One such case hit the world headlines just a couple of weeks ago. A paper submitted to a conference in the USA claimed that there was a giant (30 metre long), intelligent squid terrifying the denizens of the deep during the early days of the Age of Dinosaurs. As a palaeontologist, I’m intrigued – sounds great and the fossils must be interesting. Tell me more! As a science reporter, that’s a pretty irresistible story, but I need to know more before I go splashing it around the pages of a newspaper or putting it to telly. But for a non-specialist science reporter who does not tread so cautiously, this story is (and was) a must! Overnight the Triassic Kraken smashed across the media like a digital Godzilla with a toothache.

Oophs. It would have been good if a modicum of reality checking had been done before releasing this astounding story to the world. It turns out that there is not a shred of solid evidence that such a creature ever existed. No fossils. Nothing. It was just a big ‘what if’ story more suited to Jules Verne than the Journal of Vertebrate Paleontology (not that it made it into that journal but you get my drift). It was based on the unusual arrangement of some other fossils of marine creatures called ichthyosaurs (themselves around 15 metres long) which appear to have been collected together. The claim of intelligence was based on an interpretation that some of the ichthyosaur bones had been playfully rearranged perhaps representing the first attempt of a self-portrait recorded in the fossil record! No, I’m not making that up, that was one of the claims made in the presentation. There’s speculative and then there is way out there and this paper would have been somewhere on the periphery of that domain.

It was a hyper speculative paper presented at a conference that, as part of the scientific process, would have probably have gone no further if the media were not present. It’s highly unlikely that this would have been published in a peer-reviewed journal and would have just fallen by the wayside as a curiosity. But the media was present and now this myth has been planted in the popular psyche and it will take a lot of effort from other palaeontologists to put the record straight.

So, now that the media is increasingly present at science conferences, is there a growing imperative to more rigorously enforce standards of acceptance for papers, posters and presentations? Is it realistic for representatives of the media who usually operate outside of the rules and structures of science to be cognisant of the relevant merit of speculative papers at conferences? Do the public appreciate the value of peer review and realise that not every word that passes a scientist’s lips is necessarily qualified as a scientific opinion?

Whole conferences are given over to the subtle nuances of what is and what is not science. That will always be a lively debate even if mostly arcane and irrelevant to the population at large.
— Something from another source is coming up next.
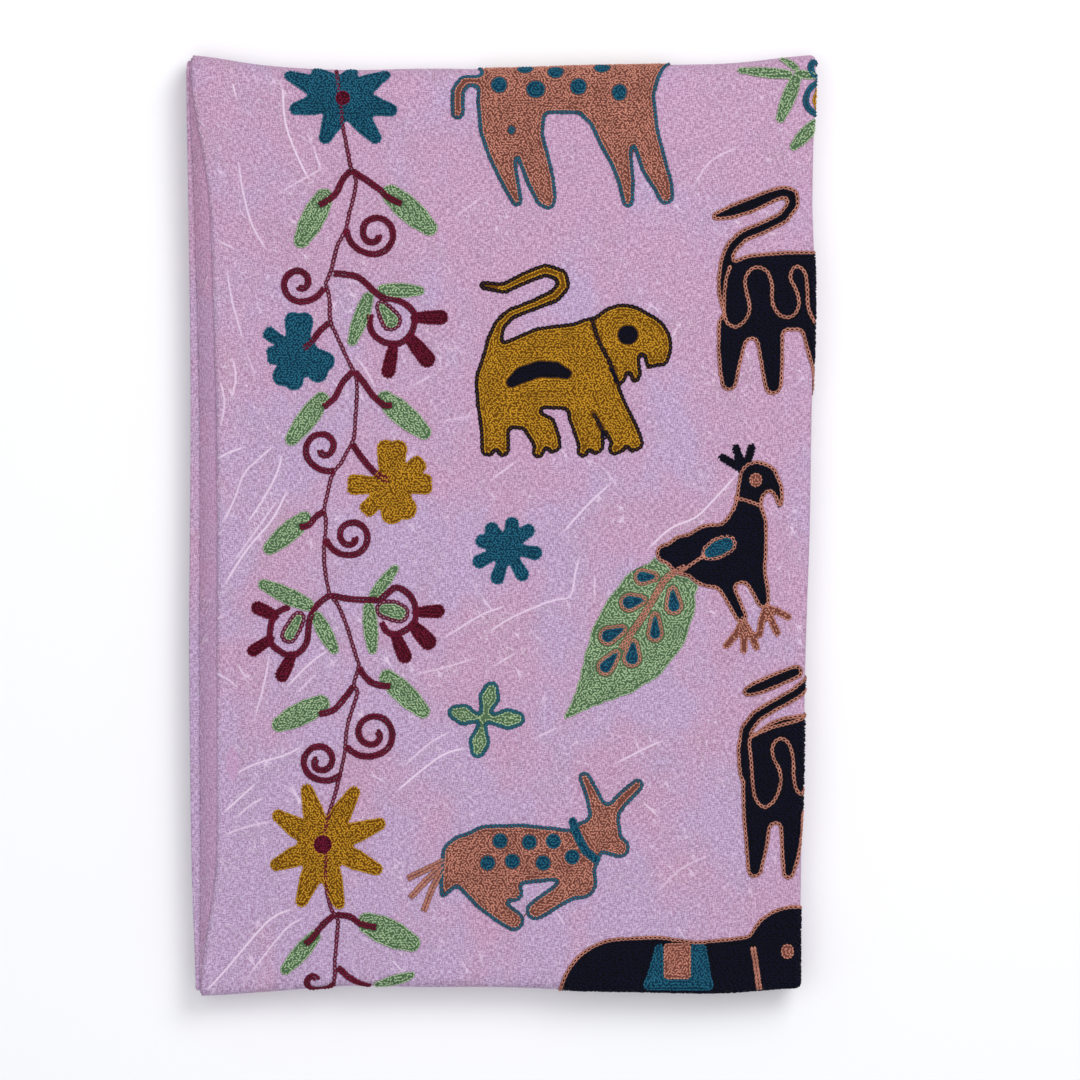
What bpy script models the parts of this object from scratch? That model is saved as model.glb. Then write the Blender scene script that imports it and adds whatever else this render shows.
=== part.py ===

But as long as gross breaches of the trademark Science can be perpetuated with relative ease and no reprisals, the value of good science will remain compromised.

By Dr Paul Willis @Fossilcrox

One Response to “Scientific Integrity”

  1. @blamer says:

    Interesting piece.

    I’d be suggesting we be highly critical of ideas, not of the people expressing them.

    Perhaps we need a wikipedia of “fringe” science to help the layman seperate the current scientific concensus from the hullabaloo.